Königsplatz, 10 Uhr: Die Zentrale des Projekts "Defined by" sitzt in einem Glaskasten. Hier sind neben der englischen Strickerin die norwegische Autorin Kaja Marie Lereng Kvernbakken und die japanische Soundkünstlerin Keiko Uenishi beim Frühstück mit Vollkornsemmeln, Käse und Wurst. "Ich liebe den Augsburger Stadtmarkt", ruft Keiko Uenishi, die seit 20 Jahren in New York lebt. "Das ganze Jahr lang jeden Tag von früh bis abends frische Sachen", sagt sie, "in New York gibt es so etwas nicht." Wie bitte? Ein Mensch aus New York beneidet Augsburg? Gibt es etwas Schöneres für das angekratzte Selbstbewusstsein des Städtchens im Schatten Münchens? Allein hierfür hat sich das Projekt "Defined by" für Augsburg gelohnt.

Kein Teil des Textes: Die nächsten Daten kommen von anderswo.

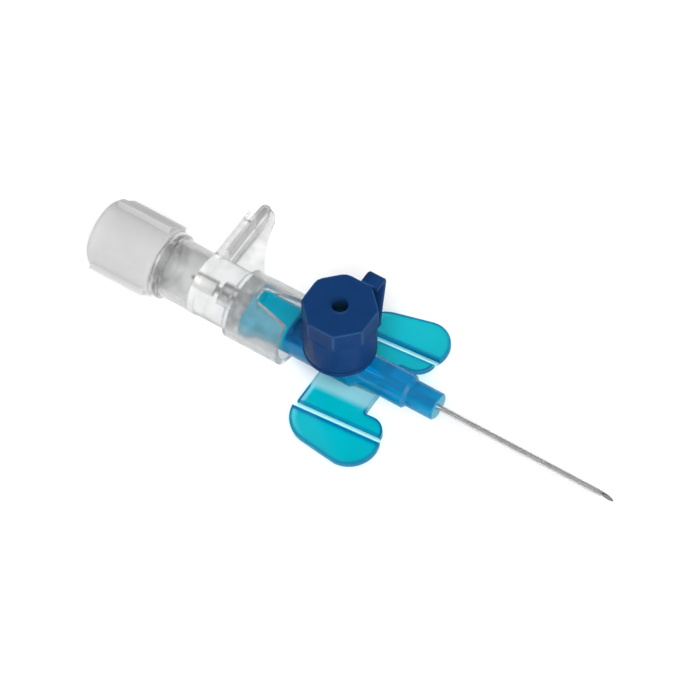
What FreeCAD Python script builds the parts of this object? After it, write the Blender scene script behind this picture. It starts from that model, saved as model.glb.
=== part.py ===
import FreeCAD, Part
import math
import os
from FreeCAD import Vector

# Winged, ported intravenous cannula with its needle unit, in millimetres.
# X runs along the catheter towards the tip, Y to the side of the finger grip, Z up through the port.
# The origin is the centre of the hub nose's front face.

# Cannula hub: nose, front block and luer body, measured back from the nose face
nose_d = 3.9
nose_length = 4.2
nose_step = 0.45
nose_edge = 0.2
block_d = 4.84
body_d = 6.4
body_front = 11.4
body_slope = 1.0
hub_length = 29.15
lug_d = 7.9
lug_length = 1.2
lug_flat_half = 2.6
body_flat_z = 2.75
cut_margin = 2.0

# Conical six percent fittings, shared by the hub, the port, the needle hub and the vent cap
luer_mouth_d = 4.27
luer_taper = 0.06
luer_depth = 7.5

# Injection port
port_from_nose = 15.53
port_d = 6.6
port_top_z = 7.6
port_luer_depth = 5.6
port_hole_d = 2.4
seat_z = 2.15
seat_margin = 0.15

# Silicone valve sleeve across the port hole
valve_d = 3.2
valve_wall = 0.45
valve_length = 6.6

# Catheter and its bush
catheter_d = 0.9
catheter_wall = 0.105
catheter_free = 25.0
catheter_taper = 1.6
catheter_tip_d = 0.72
flare_d = 1.5
flare_length = 1.0
flare_from_nose = 8.2
bush_mouth_d = 2.4
bush_mouth_length = 1.8
bush_wall = 0.12
lumen_step = 1.0
glue_gap = 0.01

# Wings: one flat plate under the hub, pitched so the catheter points down when the wings lie flat
# Wing outlines run in flat coordinates: s forward from the port's axis, y outwards
wing_pitch = 8.3
wing_top_z = -3.93
wing_thick = 0.8
wing_rear = 2.5
wing_neck_s = 6.72
notch_r = 0.35
lobe_s = 8.15
lobe_y = 7.1
lobe_r = 2.63
flap_rear_s = 2.25
flap_rear_y = 6.95
flap_rear_r = 5.1
flap_front_s = 7.45
flap_front_y = 9.05
flap_front_r = 3.95
groove_y = 7.23
groove_w = 1.0
groove_web = 0.25
groove_gap = 0.18
groove_over = 0.01
keel_w = 2.6
keel_margin = 0.4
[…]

In der ersten WM-Woche waren bereits andere Künstler zu Gast. Die schwedische Bloggerin Sara Starkström verstärkte die Erotik der Stadt, indem sie Flirt-Tipps unters Volk brachte und auch gleich testete. Der äquatorial-guineanische Zeichner Ramón Esono Ebalé (Foto links) zeigte kleinen und großen Gästen im Glaskasten, wie man Comics malt. Der japanische Straßenkünstler Takahiro Yamaguchi sprühte im Park am Kö mit Augsburger Jugendlichen Graffiti.

Das Bild wird wohl bald verschwinden, aber die deutsch-japanische Freundschaft wird länger halten. "Die Einladung zum Besuch in Tokio steht", sagt der Augsburger Sprayer Vedat Hopoglu und grinst. Ein nordkoreanischer Künstler war übrigens nicht in der Stadt. Die Botschaft hat auf die Einladung aus Augsburg nicht einmal reagiert.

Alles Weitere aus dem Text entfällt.